New research to be formally unveiled later this week shows that customer relationship management (CRM) professionals say Web services technology is becoming more important to CRM, and many are preparing to back that up with Web services implementations.
The information comes from the results of a CRMCommunity.com survey, which was conducted by the Cambridge, Mass.-based Reservoir Partners research and consulting firm. During January and February, the survey asked approximately 350 CRMCommunity.com members about the impact the nascent Web services industry is having on CRM.

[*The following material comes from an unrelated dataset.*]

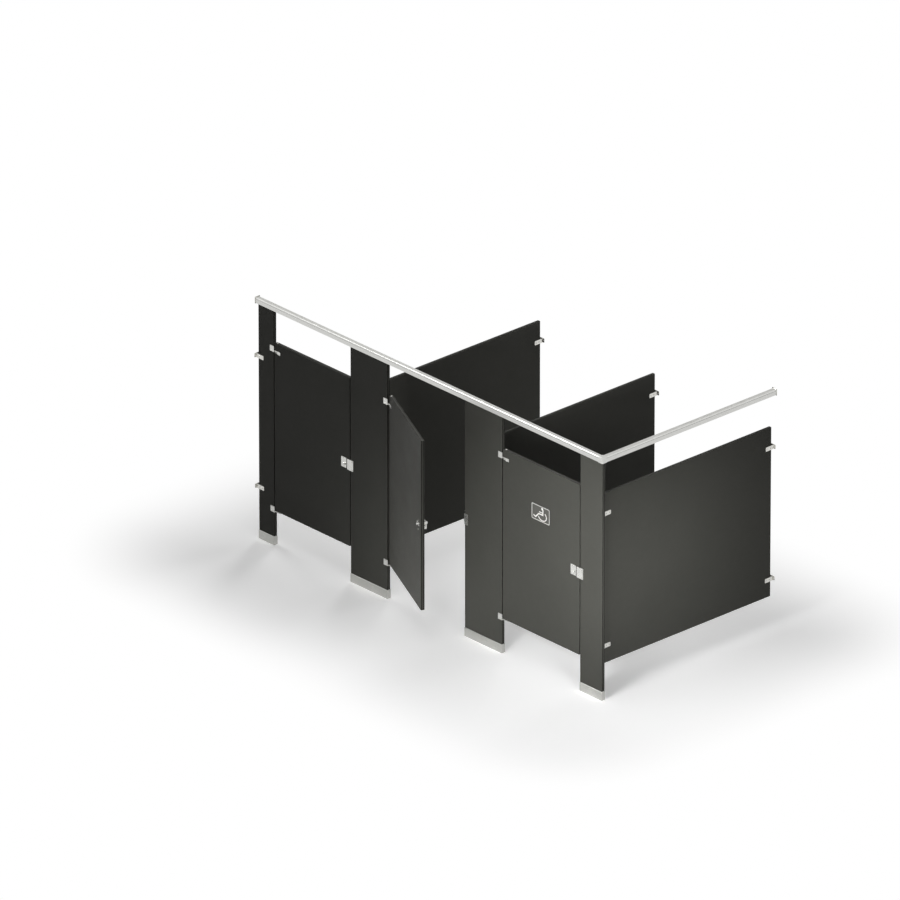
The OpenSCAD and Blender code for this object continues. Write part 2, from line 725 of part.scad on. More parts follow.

Approximately 93% of respondents indicated that Web services are becoming a critical enabler of real-time CRM capability. Between 40% and 50% of respondents already have a Web services initiative of some kind underway at their companies, while the majority of those not currently developing Web services are seriously considering them.
Chris Selland, founder and president of Reservoir Partners, will officially present the study's findings later this week at DCI's Customer Relationship Management Conference & Exposition in Chicago. He said that even though several major CRM vendors -- including Siebel Systems Inc. and SAP AG -- are working to better integrate their products with other enterprise applications, users think Web services could solve the integration woes that vendors have largely failed to address.
Selland said the growing popularity of Web services among CRM professionals may indicate trouble for enterprise application integration (EAI) technology, which has served as the primary method of integrating CRM offerings with other applications to date.
"In the near term, you're going to see some Web services platforms displace the EAI technologies," Selland said. "You can do more effective integration with Web services, like channel and partner integration, [and] multi-company integration, offering true services outside the firewall."
Another way Web services could benefit CRM, according to Selland, is in the area of self-service applications. Once security issues are squared away, he said, the technology could enable the deployments of more effective self-service tools.
Platforms and vendors
When asked which Web services platform companies their organizations are considering, respondents confirmed Microsoft Corp.'s leadership in the race for mind share. Forty-eight percent indicated that they were considering Microsoft, with IBM Corp. placing second at 26%, Oracle Corp. a close third with 25%, and Sun Microsystems Inc. a distant fourth with 14%.
Respondents were also asked which CRM vendor or vendors they are currently considering. Despite only recently releasing its first CRM offering, Microsoft topped the list with 37%. Oracle ranked second with 29%, Siebel came in third at 26% and PeopleSoft Inc. fourth with 23%.
"The survey didn't back up Siebel's dominance" in the CRM market, Selland said. "Interest in Microsoft is growing very quickly."
Selland said it's likely no coincidence that Microsoft and Oracle faired well on both lists, since both companies are prominent in the Web services and CRM spaces and customers want to use as few vendors as possible.
Other than Microsoft and Oracle, Selland said hosted application providers such as Salesforce.com Inc., Salesnet Inc. and NetLedger Inc. could also benefit from a tighter relationship between Web services and CRM.
In the past, it has been difficult to integrate hosted CRM applications with legacy systems, but Selland said Web services would ease that process as well. In fact, he said, Salesforce.com has already forged an agreement with Web services infrastructure provider Grand Central Communications Inc. to do just that.